There’s another reason that I get angry at the reactionary attitudes of my rural compatriots: They give cover for people doing even worse things. They’re used as human camouflage by industries and corrupt politicians.
The heroic veteran hauling his flatboat from Louisiana to Houston to rescue people makes great fodder for propagandists. They haul out photos of Buford or Cleat pulling people out of the flood and say “look, these guys just want jobs and to go fishing, but your regulations are killing their way of life.” Of course, Mr. Propagandist drives a Beemer and lives in a high-rise luxury apartment or in a gated community. He likely has a degree from a nice college and wouldn’t hang out with Cleat for good money (though he might hire him as a local guide on his annual luxury fishing trip). This marketing guy might work for a giant oil refinery which is fighting regulations because following those regulations would shave 0.0012% of profit off their balance sheets. Or maybe he works for a developer who can build housing estates a lot cheaper if he can do it in an area with no building codes.
Then you end up with a city like Houston, with refineries plunked down in poor neighborhoods where the residents don’t have the political clout to get the pollution stopped. A city where there’s so little permeable land left that there’s no chance for rain to soak into the ground before running into the streets.
Think about it. Most regulations aren’t enacted out of some spiteful attempt to throttle profit. Most of them come about because we’ve seen cities burn to the ground, so we come up with fire codes. We’ve seen people poisoned by water systems so poorly designed that the designers should be up on manslaughter charges. We’ve proven that cars with seat belts and airbags save lives and reduce injury. We’ve looked back at the early days of the packaged food industry and decided that “no, we don’t want contaminated ketchup on the shelves” (read up on this period if you want a really hair-raising experience; you’ll never look at food regulations the same way again).

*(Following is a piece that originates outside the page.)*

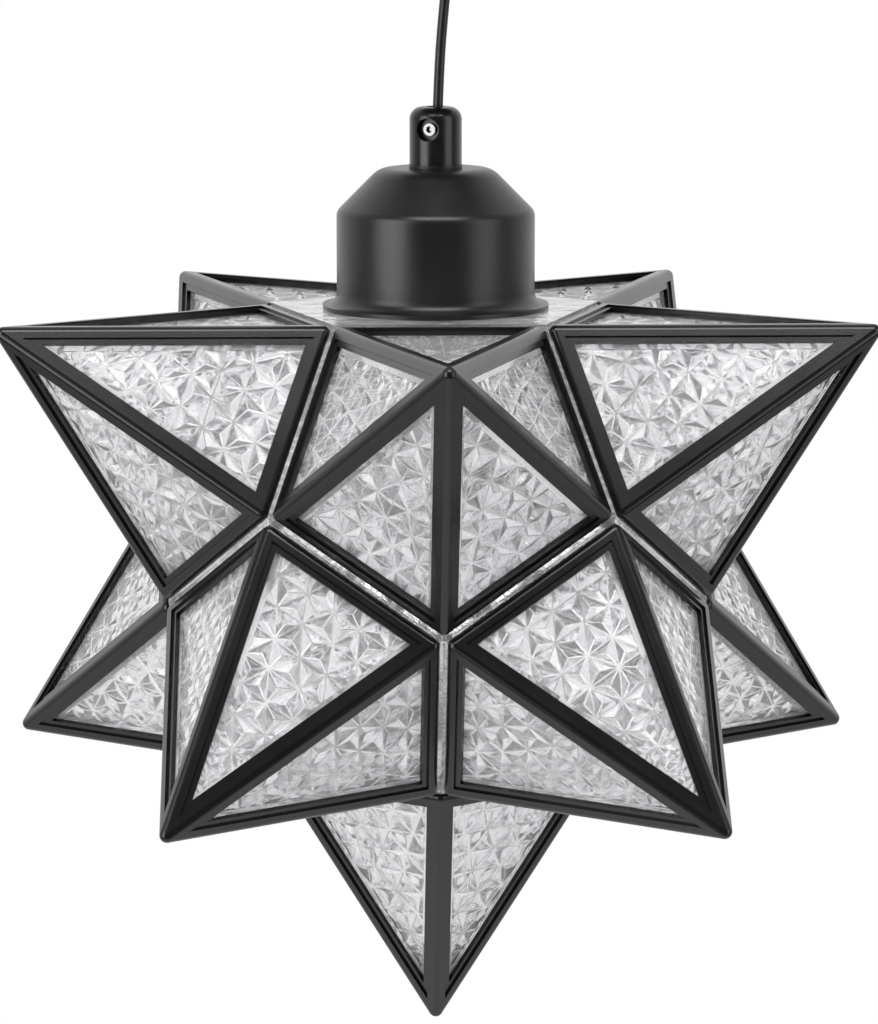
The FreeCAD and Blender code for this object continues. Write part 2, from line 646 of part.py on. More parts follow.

Yeah, there are regulations that are monumentally stupid. Regulations that exist as protectionism. We should clean those up. But if an expert in urban flooding tells you that building a city in such-and-such a way will lead to massive flooding (and has strong evidence to back up her claims) yet your city fathers ignore that and build a sprawling, concrete city that ends up flooding every time you get three inches of rain; well… Please don’t haul out poor heroic Cletus and his flatboat and expect me to buy your shtick. Clete has had his head turned around so far (from listening to talk radio all day long), he’ll likely go back home and vote in people who will continue to create the conditions for more flooding, more pollution, more industrial explosions. And he’ll be convinced that he’s protecting his freedoms by voting that way.
I saw a quote yesterday that went something like “Americans are great in a crisis, but bad on the long haul.” Avoiding more situations like Flint’s water, or Norfolk, Virginia’s sinking waterfront, or Houston’s sprawl takes planning, regulations, awareness, spending, and long-term determination. It takes a concerted effort to fight political corruption and make sure that we know what’s going on, and why the regulations are important.
Private industry isn’t going to do that. They’ve proven that plenty of times over the last 200 years.
Yeah, I know the old chestnut: “the scariest phrase in the world is ’I’m from the government and I’m here to help.’” Funny joke. You know what? At its best, the government is us. It’s made up of citizens who want to fix things so they’re still working a century from now.
If we work really hard, find ways to mitigate the pollution, reduce greenhouse gases, stop the destruction of the oceans and the rain forests, then perhaps Clete’s great-grandkids will have clean lake water to fish in from their flatboat.